One of the many rewards of being a parent is witnessing your child grow and mature. During the first year of life, your child will grow in weight and length more quickly than any other period in his lifetime. While the specific areas of growth may be unpredictable, the timing of early growth spurts, according to most pediatricians, follows a predictable course.
Infants grow at an incredibly fast rate during the first year of life. By the time your child reaches 1 year of age, he will have at least doubled, if not tripled, his birth weight. He will also have added 8 to 10 inches to his length, according to the director of the pediatric primary care unit at Nashville's Vanderbilt Children's Hospital, Dr. Gregory Plemmons. This growth happens during five to six spurts over the course of the year.
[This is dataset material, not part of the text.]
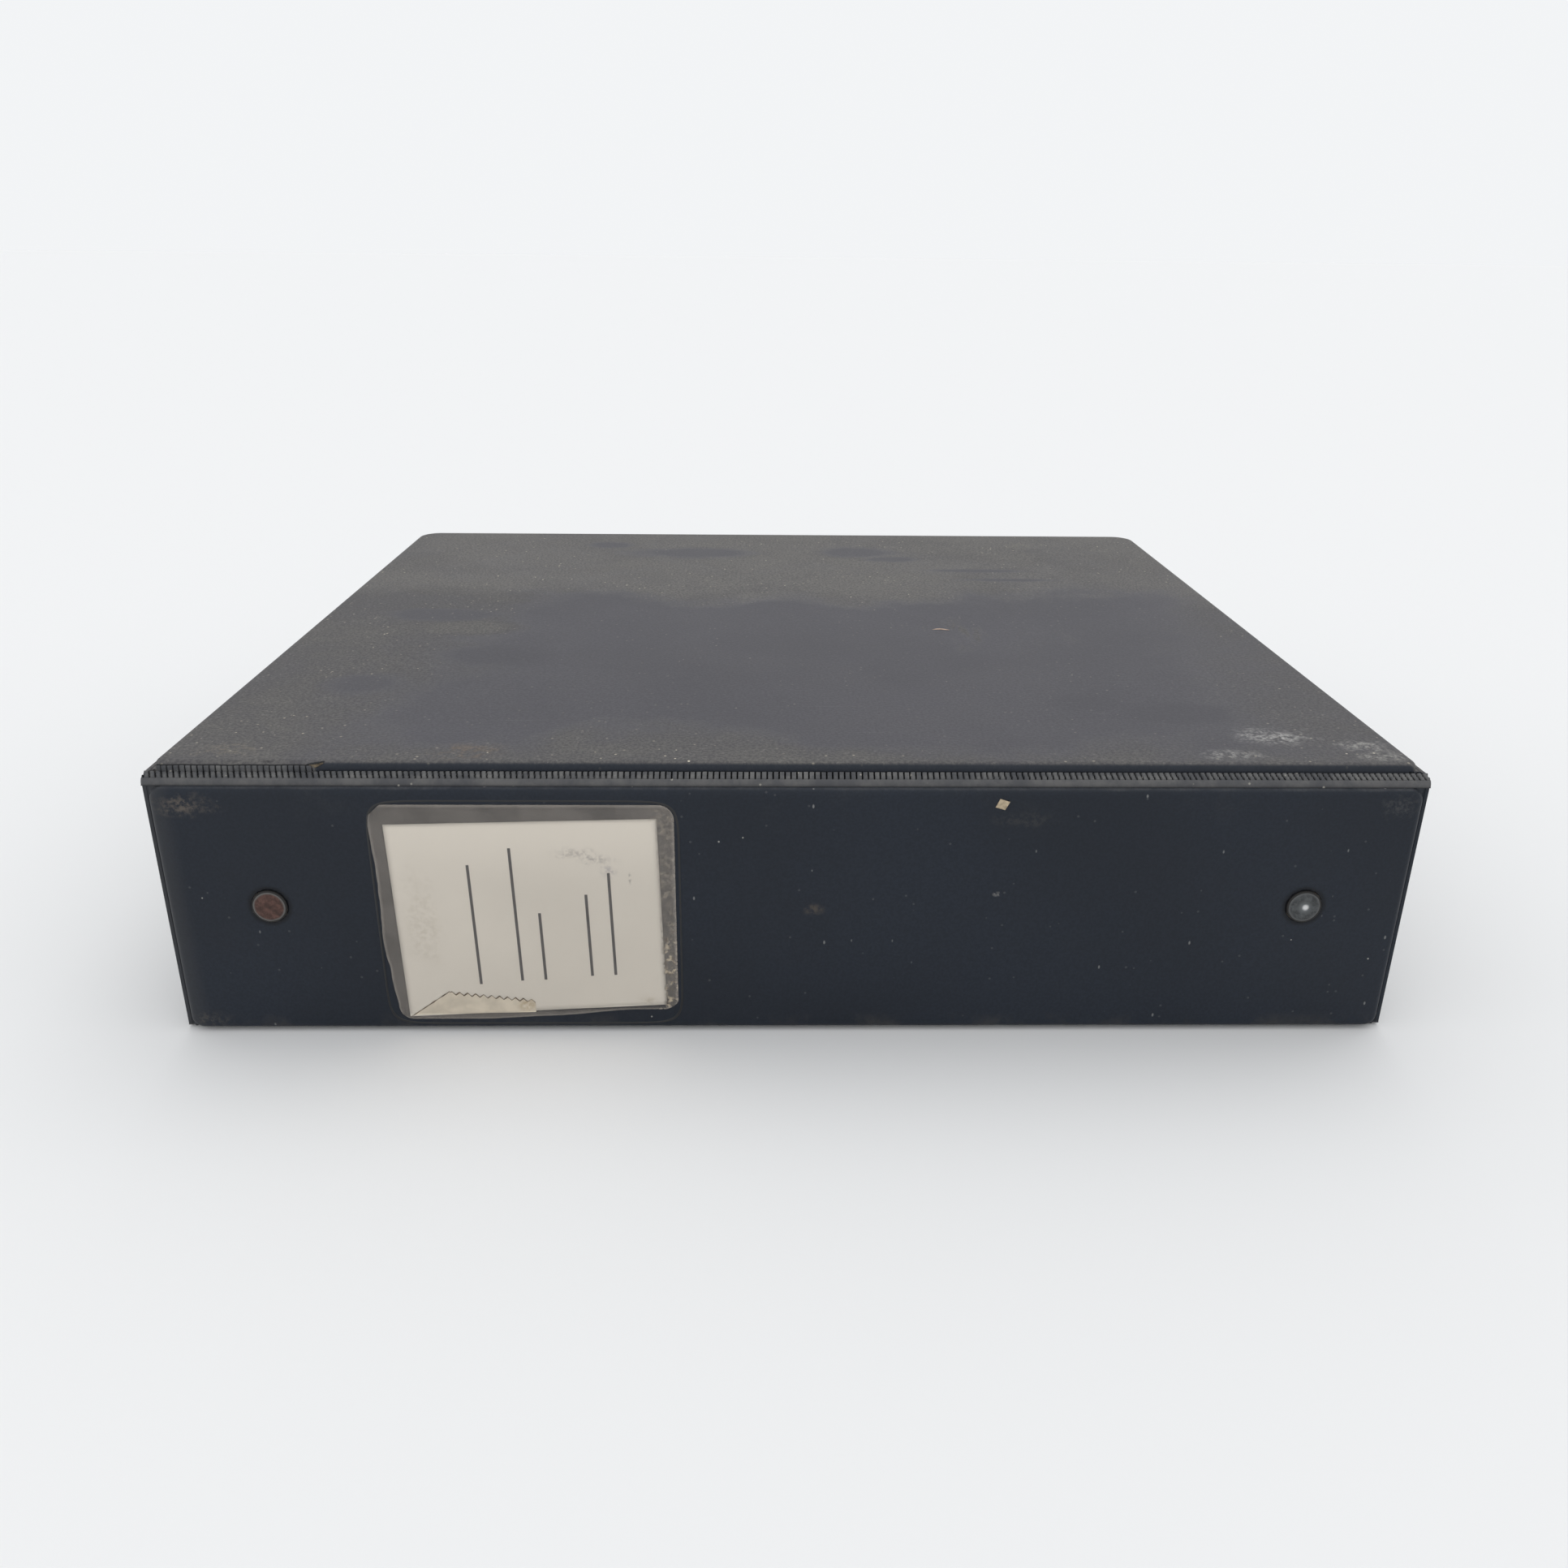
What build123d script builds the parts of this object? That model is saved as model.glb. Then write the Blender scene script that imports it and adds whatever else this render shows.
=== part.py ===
"""Three-ring binder for letter paper, lying shut on its back cover, in millimetres.

X runs along the spine with the head of the binder at -X, Y from the spine to the fore-edge, Z up.
Shapes are drawn with Y = 0 on the spine's outer face, then moved so that the origin is the
middle of the footprint on the table.
"""
from build123d import *
from math import acos, asin, degrees, radians, sin, sqrt
import os

# Closed binder
HEIGHT = 292.1              # along the spine, over the welded rims
THICKNESS = 68.5            # over both covers
COVER_REACH = 260.4         # spine face to the rim of the fore-edge

# Layers of a panel, from the outside in
SKIN = 0.45                 # outer vinyl
BOARD = 2.2                 # chipboard
LINER = 0.35                # inner vinyl
PANEL = SKIN + BOARD + LINER
RIM_WIDTH = 1.6             # welded rim of both vinyls, past the board
RIM_BACK = PANEL - SKIN - LINER    # depth of the rim's outer side below the panel's face
CORNER_RADIUS = 8.0         # fore-edge corners of a cover
HINGE_CORNER_RADIUS = 3.0   # panel corners beside a hinge
EDGE_RADIUS = 1.65          # vinyl rolled over the board's outer edge

# Hinges between the spine and the covers
HINGE_GAP = 4.0             # flat vinyl between two boards
FRONT_AXIS = 2.7            # front hinge axis, in from both outer faces
BACK_AXIS = 1.6             # back hinge axis, in from both outer faces
SPINE_LIFT = 0.9            # lower edge of the spine above the table
HINGE_CLEARANCE = 0.15      # hinge vinyl to the cover that swings on it
HINGE_SAG = 0.55            # back hinge vinyl below the spine's edge
SPINE_TOP = THICKNESS - FRONT_AXIS - HINGE_GAP / 2
FRONT_NEAR = FRONT_AXIS + HINGE_GAP / 2
BACK_NEAR = BACK_AXIS + HINGE_GAP - (SPINE_LIFT - BACK_AXIS)

# Label pocket and card on the spine
LABEL_POCKET_LEFT = -95.3
LABEL_POCKET_RIGHT = -26.8
LABEL_POCKET_LOW = 3.3
LABEL_POCKET_TOP = 60.1
LABEL_POCKET_RADIUS = 5.0
LABEL_WELD = 1.3
LABEL_FILM = 0.3
LABEL_CARD_LENGTH = 61.8
LABEL_CARD_WIDTH = 49.8
LABEL_CARD = 0.25
LABEL_CARD_CORNER = 1.0     # radius
LABEL_CARD_TILT = 1.4       # degrees, the card has slipped in its pocket
LABEL_ROOM = 0.1            # slack over the card
LABEL_STAND = LABEL_CARD + LABEL_ROOM + LABEL_FILM

# Inside pockets of the covers
POCKET_FILM = 0.3
POCKET_LENGTH = 125.0       # along the spine, from the tail edge
POCKET_NEAR = 20.0          # first edge, from the spine's outer face
POCKET_MARGIN = 4.0         # to the rim of the fore-edge
POCKET_TAIL_MARGIN = 0.6
POCKET_RADIUS = 6.0

# Ring mechanism: heights OUT are from the spine's liner, distances ACROSS from the middle plane
MIDDLE = THICKNESS / 2
RING_PITCH = 107.95
RING_BORE = 44.4
RING_WIRE = 3.8
RING_BEND = 2.5             # radius of the reverse bend above the foot
RING_FOOT_ACROSS = 6.6
RING_FOOT_OUT = 6.0         # top of the straight foot
RING_GAP = 0.34             # between the two tips when shut
NUB_RADIUS = 0.8
NUB_REACH = 0.75
SOCKET_RADIUS = 1.1
SOCKET_DEPTH = 1.2
TENON_RADIUS = 1.3
TENON_HEAD_RADIUS = 1.7
TENON_HEAD = 0.4

SHEET = 0.8                 # steel of the cover plate
PLATE_WIDTH = 22.6
PLATE_LENGTH = 268.0
PLATE_FOOT_OUT = 1.1
PLATE_SHOULDER_OUT = 4.4
PLATE_CROWN_OUT = 7.6
PLATE_LIP = 2.1             # in-turned lip, from the plate's side
SHOULDER_RADIUS = 1.4
PLATE_END_RADIUS = 1.5
SLOT_LENGTH = 4.8
SLOT_INNER_ACROSS = 3.9
SLOT_OUTER_ACROSS = 9.6
SLOT_CORNER = 1.0           # radius

BLADE = 1.2
BLADE_TILT = 4.6            # degrees, shut: the middle edges lie towards the spine
BLADE_MIDDLE_GAP = 0.36     # between the two blades
BLADE_SIDE_GAP = 0.4        # blade to the plate's side
BLADE_END_GAP = 0.3         # blade to a lever's hub
BLADE_PIVOT_IN = 0.2        # rocking axis, in from the blade's outer edge
BLADE_SEAT_GAP = 0.35       # blade to the lip that it rocks on
HOLE_CLEARANCE = 0.05       # radial, tenons and pins in their holes

# Rivets and posts that hold the mechanism on the spine
RIVET_X = 121.0
RIVET_HEAD_RADIUS = 4.1
RIVET_HEAD = 0.7
RIVET_SHANK_RADIUS = 2.0
RIVET_FLARE_RADIUS = 3.25
RIVET_FLARE = 0.6
RIVET_DIMPLE_RADIUS = 1.1
RIVET_DIMPLE = 2.5
RIVET_ROOM = 0.1            # radial, shank in its holes
VINYL_HOLE_ROOM = 0.3       # radial, head in the outer vinyl
POST_WALL = 1.0
POST_ROOM = 0.6             # radial, post in the notches of the blades

# Opening levers at the ends of the mechanism
PIN_X = 131.0
PIN_RADIUS = 1.0
PIN_STICK_OUT = 0.3
HUB_RADIUS = 1.9
LEVER_SHEET = 1.2
LEVER_WIDTH = 15.0
LEVER_TAB_WIDTH = 18.0
LEVER_NECK_OUT = 12.0       # where the lever widens into its tab
LEVER_SHOULDER_OUT = 15.0
LEVER_ARM = [(0, 0), (3.2, 0.8), (5.5, 3.4), (5.5, 13.0), (9.0, 17.2)]
LEVER_BEND = 1.4
TAB_CORNER = 3.0
TONGUE_WIDTH = 3.0
TONGUE_REACH = 3.6          # from the pin towards the blades
TONGUE = 0.8
TONGUE_LIFT = 0.3           # tongue above the liner
TONGUE_HEEL = 0.3           # tongue past the pin, outwards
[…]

Timing and Length of Spurts
Babies experience at least four growth spurts, the first occurring at 3 weeks of age, followed by additional growth spurts at 6 weeks, 3 months and 6 months of age. Growth spurts may also occur around 10 days after birth, and again at 9 months. Regardless of timing, the duration of a growth spurt tends to consistently be between 3 and 7 days.
Signs of a Growth Spurt
The most significant sign that your baby may be going through a growth spurt is a sudden increase in appetite. Whether formula fed or breastfed, babies need more food when they are experiencing a growth spurt. Because of this increased need for food, your hungry baby may wake more frequently than usual in the night. Parents may notice that their child is fussier during growth periods, though this can be attributed to the disturbed sleep schedule. Finally, you may find that your baby sleeps heavily for a few days after experiencing a growth spurt.
Coping with a Growth Spurt
Growth spurts can sometimes be difficult experiences for both child and parent. Because your baby needs to eat more, any established routine will probably be disrupted for a few days. Because this disruption continues through the night, expect to get up more frequently at night. Breastfeeding mothers may find this time particularly challenging, as some feel that they are not producing enough milk to satisfy their newly ravenous child. However, the more frequent nursing will cause the mother's milk supply to rise to match the child's need.
It is not always easy to identify whether or not your child is experiencing a growth spurt. Fatigue, fussiness, sleep disruption and even a seemingly greater appetite can be signs that your child is coming down with a cold. Therefore, it is important to investigate your child's symptoms to be sure there is no underlying cause before determining that your child is having a growth spurt. Do not hesitate to consult your child's pediatrician if you are unsure.